Nawrocki ran on a Christian nationalist and culturally conservative platform and against Donald Tusk's ruling coalition, demonstratively throwing a copy of Gender Queer: A Memoir into a paper shredder during the campaign. Nawrocki's platform called for significant government intervention in the economy, maintaining close ties between the Catholic Church in Poland and the Polish government, the broad criminalization of abortion, and opposition to the legalization of same-sex marriage or civil unions, citing the sexual ethics of the Catholic Church and protection of the family. Trzaskowski ran on economic liberalization, European integration, the broad legalization of abortion, the introduction of same sex civil unions, and a greater role for local governments in voivodeships. They differed on further strengthening relations with the European Union and Ukraine's membership in NATO, with Trzaskowski supporting both. Nawrocki opposed Ukraine's accession to NATO and strengthening of relations with the EU. Both, however, ran on pro-Western platforms.

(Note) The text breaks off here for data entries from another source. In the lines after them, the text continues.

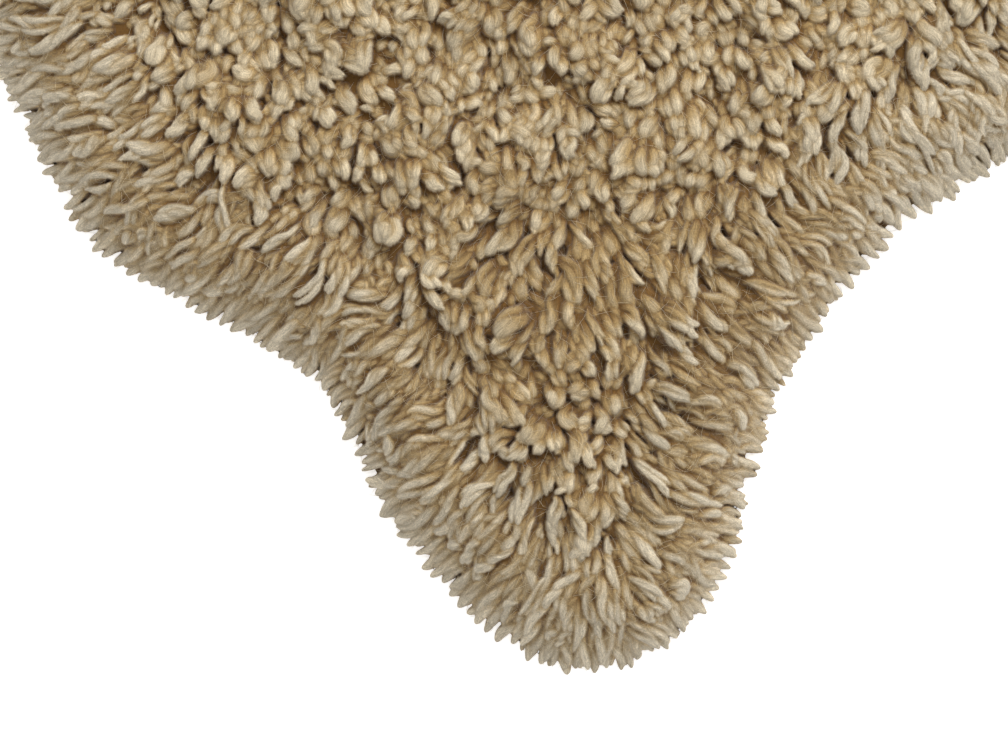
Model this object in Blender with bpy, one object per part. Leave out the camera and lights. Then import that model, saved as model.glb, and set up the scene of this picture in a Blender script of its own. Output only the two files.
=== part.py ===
"""A shag wool rug with the outline of a hide, lying flat on the floor.

It is one tufted piece: a lumpy slab as high as its pile. At the rim the pile lies outwards in
tapered locks, level on the floor, which stand apart from each other but for their roots.
Metres, +Z up. The origin is on the floor, under the middle of the rug's bounding box, and the
neck of the hide points to -Y.
"""

import math

import bmesh
import bpy
import numpy as np
from mathutils.geometry import delaunay_2d_cdt

# The line that the tips of the rim locks reach, walked counter-clockwise from the neck.
# Columns: the part of the hide, x and y in millimetres.
TIP_LINE = (
    ("neck", 42, -549),
    ("neck", 86, -524),
    ("neck", 107, -475),
    ("right shoulder", 122, -421),
    ("right shoulder", 157, -369),
    ("right shoulder", 225, -314),
    ("right foreleg", 304, -283),
    ("right foreleg", 358, -242),
    ("right foreleg", 372, -190),
    ("right foreleg", 335, -138),
    ("right flank", 298, -78),
    ("right flank", 284, 20),
    ("right flank", 296, 122),
    ("right hind leg", 334, 210),
    ("right hind leg", 375, 295),
    ("right hind leg", 352, 362),
    ("rump", 276, 390),
    ("rump", 188, 460),
    ("rump", 96, 508),
    ("tail", 6, 550),
    ("rump", -92, 505),
    ("rump", -190, 458),
    ("rump", -272, 388),
    ("left hind leg", -350, 352),
    ("left hind leg", -372, 285),
    ("left hind leg", -336, 205),
    ("left flank", -302, 118),
    ("left flank", -290, 30),
    ("left flank", -302, -52),
    ("left foreleg", -350, -106),
    ("left foreleg", -371, -166),
    ("left foreleg", -328, -216),
    ("left shoulder", -262, -246),
    ("left shoulder", -224, -308),
    ("left shoulder", -186, -362),
    ("left shoulder", -128, -394),
    ("neck", -86, -428),
    ("neck", -68, -467),
    ("neck", -42, -500),
    ("neck", -10, -532),
)

# Pile
PILE_HEIGHT = 0.0295  # floor to the mean top of the pile
SHOULDER_WIDTH = 0.045  # from the tip line in to where the pile has its full height
LUMP_HEIGHT = 0.0014  # of each of the waves that make the broad rise and fall, each way
LUMP_WAVES = (  # from crest to crest in metres, heading in degrees, start in radians
    (0.083, 20, 0.3),
    (0.061, 75, 1.9),
    (0.097, 130, 4.0),
    (0.052, 165, 5.2),
)
TUFT_HEIGHT = 0.0048  # rise and fall from one tuft to the next, each way
TUFT_PITCH = 0.0160
TUFT_SCATTER = 0.0028
TUFT_COLOUR = (0.40, 0.305, 0.182, 1)  # undyed beige wool

# Rim locks
LOCKS = 288
LOCK_FREE_LENGTH = 0.0105  # from the notch between two locks out to the tip line
LOCK_FREE_SCATTER = 0.0018
TIP_HEIGHT = 0.0026  # of a lock's blunt end, which stands on the floor
TIP_DRAW_BACK = 0.0055  # the shortest locks end this far inside the tip line
TIP_LEAN = 0.0018  # sideways, each way
NOTCH_HEIGHT = 0.0075  # of the roots at a notch
CREST_INSET = 0.0100  # where a lock's crest starts to fall to its tip
CREST_RISE = 0.0020  # above the pile's even slope
SHOULDER_INSET = 0.0215  # where a lock's crest and the furrows beside it are highest apart
FURROW_DEPTH = 0.0028  # under the pile's even slope
TOP_INSET = 0.0330  # where the rim locks run into the slab's top
TOP_CLEARANCE = 0.0096  # from there to the first tufts of the top

CURVE_STEPS = 40  # from one point of the tip line to the next
NEAREST_POINTS = 1e-7
SMOOTH_ANGLE = 50  # degrees
SEED = 11


def closed_spline(points, steps):
    """A smooth closed curve through the points: a periodic cubic spline over their distances."""
    count = len(points)
    ahead = np.roll(points, -1, axis=0)
    span = np.linalg.norm(ahead - points, axis=1)
    before = np.roll(span, 1)
    slope = (ahead - points) / span[:, None]
    system = np.zeros((count, count))
    for i in range(count):
        system[i, i - 1] = before[i]
        system[i, i] = 2 * (before[i] + span[i])
        system[i, (i + 1) % count] = span[i]
    bend = np.linalg.solve(system, 6 * (slope - np.roll(slope, 1, axis=0)))
    curve = []
    for i in range(count):
        j = (i + 1) % count
        for u in np.linspace(0, span[i], steps, endpoint=False):
            v = span[i] - u
            arch = (bend[i] * v**3 + bend[j] * u**3) / (6 * span[i])
            start = (points[i] / span[i] - bend[i] * span[i] / 6) * v
            end = (points[j] / span[i] - bend[j] * span[i] / 6) * u
            curve.append(arch + start + end)
    return np.array(curve)


class Rim:
    """The tip line, read by the distance along it and by the distance in from it."""

    def __init__(self):
        points = np.array([(x, y) for _, x, y in TIP_LINE]) / 1000
        self.curve = closed_spline(points, CURVE_STEPS)
        step = np.linalg.norm(np.roll(self.curve, -1, axis=0) - self.curve, axis=1)
        self.along = np.concatenate([[0], np.cumsum(step)[:-1]])
        self.length = step.sum()
        tangent = np.roll(self.curve, -1, axis=0) - np.roll(self.curve, 1, axis=0)
        outward = np.stack([tangent[:, 1], -tangent[:, 0]], axis=1)
        self.outward = outward / np.linalg.norm(outward, axis=1)[:, None]

    def read(self, values, along):
        columns = [np.interp(along, self.along, values[:, i], period=self.length) for i in (0, 1)]
        return np.stack(columns, axis=1)

    def inside(self, along, inset):
        """The points this far in from the tip line, at these distances along it."""
        inset = np.broadcast_to(inset, along.shape)[:, None]
        return self.read(self.curve, along) - inset * self.read(self.outward, along)

    def inset_of(self, points):
        """How far each point lies in from the tip line."""
        return np.array([np.linalg.norm(self.curve - point, axis=1).min() for point in points])


def pile_height(inset):
    """The pile's height without its lumps: it falls in a round shoulder to the tips on the floor."""
    part = np.clip(inset / SHOULDER_WIDTH, 0, 1)
    return TIP_HEIGHT + (PILE_HEIGHT - TIP_HEIGHT) * np.sin(0.5 * math.pi * part)


def lumps(points):
    """Broad rise and fall of the pile, from waves that cross."""
    rise = np.zeros(len(points))
    for pitch, heading, start in LUMP_WAVES:
        turn = math.radians(heading)
        run = points @ np.array([math.cos(turn), math.sin(turn)])
        rise += LUMP_HEIGHT * np.sin(2 * math.pi * run / pitch + start)
    return rise


def inside_of(ring, points):
    """Whether each point is inside the ring, by counting the sides east of it."""
    a, b = ring, np.roll(ring, -1, axis=0)
    x, y = points[:, None, 0], points[:, None, 1]
    spans = (a[:, 1] > y) != (b[:, 1] > y)
    rise = np.where(b[:, 1] == a[:, 1], 1, b[:, 1] - a[:, 1])
    crossing = a[:, 0] + (y - a[:, 1]) * (b[:, 0] - a[:, 0]) / rise
    return (spans & (crossing > x)).sum(axis=1) % 2 == 1


def tuft_tops(rim, ring, rng):
    """The points of the slab's top: a loose triangular grid that fills the ring."""
    low, high = rim.curve.min(axis=0), rim.curve.max(axis=0)
    rows = np.arange(low[1], high[1], TUFT_PITCH * math.sin(math.radians(60)))
    grid = []
    for row, y in enumerate(rows):
        columns = np.arange(low[0] + (row % 2) * TUFT_PITCH / 2, high[0], TUFT_PITCH)
        grid.append(np.stack([columns, np.full(len(columns), y)], axis=1))
    grid = np.concatenate(grid)
    grid += rng.uniform(-TUFT_SCATTER, TUFT_SCATTER, grid.shape)
    grid = grid[inside_of(ring, grid)]
    inset = rim.inset_of(grid)
    clear = inset > TOP_INSET + TOP_CLEARANCE
    grid, inset = grid[clear], inset[clear]
    height = pile_height(inset) + lumps(grid) + rng.uniform(-TUFT_HEIGHT, TUFT_HEIGHT, len(grid))
    return np.column_stack([grid, height])


class Body:
    """The points and faces of the solid, collected ring by ring."""

    def __init__(self):
        self.points = []
        self.faces = []

    def add(self, flat, height):
        """Adds points at these heights, and returns their numbers."""
        first = len(self.points)
        height = np.broadcast_to(height, len(flat))
        self.points += [(x, y, z) for (x, y), z in zip(flat, height)]
        return list(range(first, len(self.points)))

    def fill(self, ring, inner=()):
        """Fills the ring with triangles through the inner points."""
        numbers = list(ring) + list(inner)
        flat = [self.points[i][:2] for i in numbers]
        sides = [(i, (i + 1) % len(ring)) for i in range(len(ring))]
        inside_sides = 1
        made = delaunay_2d_cdt(flat, sides, [], inside_sides, NEAREST_POINTS)
        faces, origins = made[2], made[3]
        for face in faces:
            self.faces.append([numbers[origins[i][0]] for i in face])


def rim_locks(body, rim, rng):
    """Adds the locks round the rim. Returns the ring under them and the ring where the top starts."""
    pitch = rim.length / LOCKS
    sides = np.arange(LOCKS) * pitch
    middles = sides + pitch / 2

    def spread(reach):
        return rng.uniform(-reach, reach, LOCKS)

    notch = rim.inside(sides, LOCK_FREE_LENGTH + spread(LOCK_FREE_SCATTER))
    tip = rim.inside(middles + spread(TIP_LEAN), rng.uniform(0, TIP_DRAW_BACK, LOCKS))
    crest_height = pile_height(CREST_INSET) + CREST_RISE
    shoulder_height = pile_height(SHOULDER_INSET)

    low_notch = body.add(notch, 0)
    low_tip = body.add(tip, 0)
    high_notch = body.add(notch, NOTCH_HEIGHT)
    high_tip = body.add(tip, TIP_HEIGHT)
    crest = body.add(rim.inside(middles, CREST_INSET), crest_height)
    ridge_height = shoulder_height + CREST_RISE + spread(CREST_RISE)
    ridge = body.add(rim.inside(middles, SHOULDER_INSET), ridge_height)
    furrow = body.add(rim.inside(sides, SHOULDER_INSET), shoulder_height - FURROW_DEPTH)
    top = body.add(rim.inside(sides, TOP_INSET), pile_height(TOP_INSET) + spread(CREST_RISE))

    for i in range(LOCKS):
        j = (i + 1) % LOCKS
        # The lock's two flanks, which stand on the floor.
        body.faces.append((low_notch[i], low_tip[i], high_tip[i], high_notch[i]))
        body.faces.append((low_tip[i], low_notch[j], high_notch[j], high_tip[i]))
        # Its upper side, from the tip to the crest.
        body.faces.append((high_notch[i], high_tip[i], crest[i]))
        body.faces.append((high_tip[i], high_notch[j], crest[i]))
        # Its two slopes, from the crest up to the ridge and down to the furrows.
        body.faces.append((high_notch[i], crest[i], ridge[i], furrow[i]))
        body.faces.append((crest[i], high_notch[j], furrow[j], ridge[i]))
        # The run from the shoulder to the slab's top.
        body.faces.append((furrow[i], ridge[i], top[i]))
        body.faces.append((ridge[i], furrow[j], top[j]))
        body.faces.append((ridge[i], top[j], top[i]))

    under = [number for pair in zip(low_notch, low_tip) for number in pair]
    return under, top


def pile_material():
    material = bpy.data.materials.new("wool pile")
    material.use_nodes = True
    shader = material.node_tree.nodes["Principled BSDF"]
    shader.inputs["Base Color"].default_value = TUFT_COLOUR
    shader.inputs["Roughness"].default_value = 0.95
    shader.inputs["Metallic"].default_value = 0
    material.diffuse_color = TUFT_COLOUR
    return material


def make_rug():
    rng = np.random.default_rng(SEED)
    rim = Rim()
    body = Body()
    under, top_ring = rim_locks(body, rim, rng)
    ring = np.array([body.points[i][:2] for i in top_ring])
    tufts = tuft_tops(rim, ring, rng)
    inner = body.add(tufts[:, :2], tufts[:, 2])
    body.fill(under)
    body.fill(top_ring, inner)

    points = np.array(body.points)
    low, high = points.min(axis=0), points.max(axis=0)
    points[:, :2] -= (low[:2] + high[:2]) / 2

    mesh = bpy.data.meshes.new("rug")
    mesh.from_pydata(points.tolist(), [], body.faces)
    form = bmesh.new()
    form.from_mesh(mesh)
    bmesh.ops.recalc_face_normals(form, faces=form.faces)
    form.to_mesh(mesh)
    form.free()
    mesh.materials.append(pile_material())
    mesh.shade_smooth()
    mesh.set_sharp_from_angle(angle=math.radians(SMOOTH_ANGLE))
    rug = bpy.data.objects.new("rug", mesh)
    bpy.context.scene.collection.objects.link(rug)


for leftover in list(bpy.data.objects):
    bpy.data.objects.remove(leftover)
make_rug()
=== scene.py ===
"""The looks of a shag wool rug in the outline of a hide, lying flat on a pale floor.

The rug is built the way it is made: a woven base, a bed of dense wool on it, and thousands of
curly locks of pile. The locks stand in clumps on the rug's back and lie outwards at its rim,
where their points make the edge. Metres, +Z up; +Y runs from the neck of the hide to its tail.
"""

import math

import bpy
import numpy as np
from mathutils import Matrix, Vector
from mathutils.bvhtree import BVHTree
from mathutils.geometry import delaunay_2d_cdt
from mathutils.kdtree import KDTree


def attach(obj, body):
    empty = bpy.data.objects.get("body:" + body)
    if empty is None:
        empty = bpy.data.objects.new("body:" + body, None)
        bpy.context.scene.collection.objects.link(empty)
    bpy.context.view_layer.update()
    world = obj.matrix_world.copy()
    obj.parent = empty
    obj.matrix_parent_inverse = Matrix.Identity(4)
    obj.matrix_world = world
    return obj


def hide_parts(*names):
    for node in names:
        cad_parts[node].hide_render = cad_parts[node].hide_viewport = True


SEED = 20

# The rim, read from the solid
FLOOR_BAND = 0.0001  # the solid's corners up to this height stand on the floor
OUTSIDE_HEIGHT = 0.002  # of the pile past the solid's outline
RIM_STEPS = 1600
RIM_SMOOTHING = 0.009
TIP_REACH = 0.0046  # from the smoothed line of the solid's tips out to the longest tips
NECK_REACH = 0.0030  # this much further at the end of the neck
NECK_END = (0.505, 0.545)  # in front of the rug's middle: where that starts, and is whole

# Camera: it looks straight down on the neck of the hide
VIEW_CENTRE = (-0.0067, -0.4149)
VIEW_WIDTH = 0.4637
VIEW_TOP = VIEW_CENTRE[1] + VIEW_WIDTH * 0.375  # the picture is 0.75 times as high as wide
VIEW_HEIGHT = 0.005  # over the floor, where the view is this wide
LENS_MM = 120
SENSOR_MM = 36

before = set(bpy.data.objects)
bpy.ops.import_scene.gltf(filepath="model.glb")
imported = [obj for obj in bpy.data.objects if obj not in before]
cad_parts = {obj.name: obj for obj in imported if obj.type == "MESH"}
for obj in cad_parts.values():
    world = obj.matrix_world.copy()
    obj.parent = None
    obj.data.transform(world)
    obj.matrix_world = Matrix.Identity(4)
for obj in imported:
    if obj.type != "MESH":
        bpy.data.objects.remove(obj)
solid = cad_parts["rug"].data
solid_corners = [corner.co[:] for corner in solid.vertices]
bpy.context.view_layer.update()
scene = bpy.context.scene
rng = np.random.default_rng(SEED)


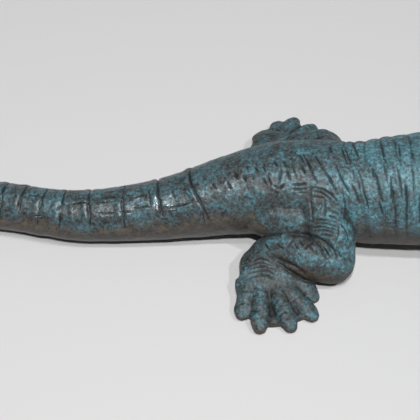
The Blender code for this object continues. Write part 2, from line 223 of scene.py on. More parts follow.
# A toe from root to tip: share of its way, then z, width and height as shares of the foot's length
TOE = (
    (0.00, 0.130, 0.150, 0.200),
    (0.35, 0.100, 0.195, 0.195),
    (0.62, 0.078, 0.200, 0.165),
    (0.80, 0.066, 0.212, 0.145),
    (0.94, 0.054, 0.150, 0.110),
)

# The tail's rings, by distance behind the hips: pitch, slant for each radian round the tail, and depth
RING_PITCH = ((28.0, 10.0), (52.0, 9.6), (62.0, 6.0), (100.0, 5.4), (178.0, 3.0))
RING_LEAN = ((20.0, 4.4), (29.0, 3.0), (39.0, 0.8), (50.0, 0.0))
RING_FADE = ((30.0, 1.0), (178.0, 0.45))
RING_SWAY = 0.25 * PART
RING_WAVER = (2.1, 1.7)
ROUND_TOP = 0.6

# How much of a ring's depth shows on the back, the angles from the back between which it fades towards
# the ground, and how much of it goes there
RING_TOP = 0.90
RING_FLANK = (0.6, 1.5)
RING_LOW = 0.92

# A low ridge along each side of the tail's back: its turn from the top, its width as an angle,
# and where it starts and ends behind the hips
RIDGE_TURN = 0.14
RIDGE_WIDTH = 0.20
RIDGE_SPAN = (0.030, 0.050, 0.130, 0.160)

# Where the carving is worn down: the size of such places, the seed of their lumps, the heights of the lumps
# between which the wear ends, and the share of the depth that is left in the worst places
RING_WEAR = (0.0032, 3, -0.7, 0.2, 0.0)
FOLD_WEAR = (0.0075, 5, -0.5, 0.3, 0.4)
STROKE_WEAR = (0.0032, 4, -0.6, 0.3, 0.45)

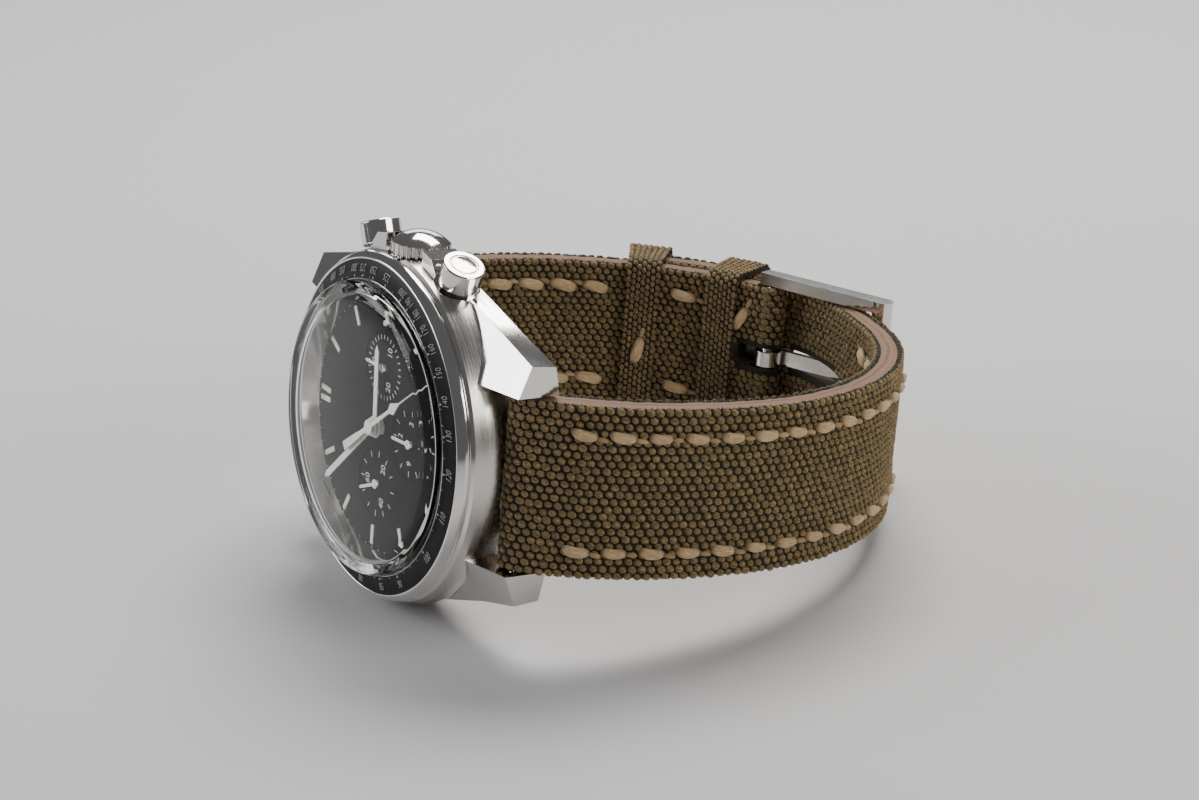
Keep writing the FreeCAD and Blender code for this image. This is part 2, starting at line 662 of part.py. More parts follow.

The election result continued the trend of tighter electoral margins over the last 25 years becoming the closest in Polish history since the fall of the Polish People's Republic. Prior to the election, observers characterised a Nawrocki victory as hurting Donald Tusk's government, due to bills requiring 60% support in the Sejm in cases of a presidential veto. The results continued Law and Justice's streak of its aligned presidential candidates only losing one presidential election since its founding in 2001. The first-round results also showed a significant political strengthening of the nationalist Confederation Liberty and Independence. Exit polling indicated that younger voters were more likely to favor Nawrocki in the second round and other right-wing parties in the first; the far-right Confederation Liberty and Independence alliance had by far the best performance in its history and performed best among the youngest generation of Polish voters.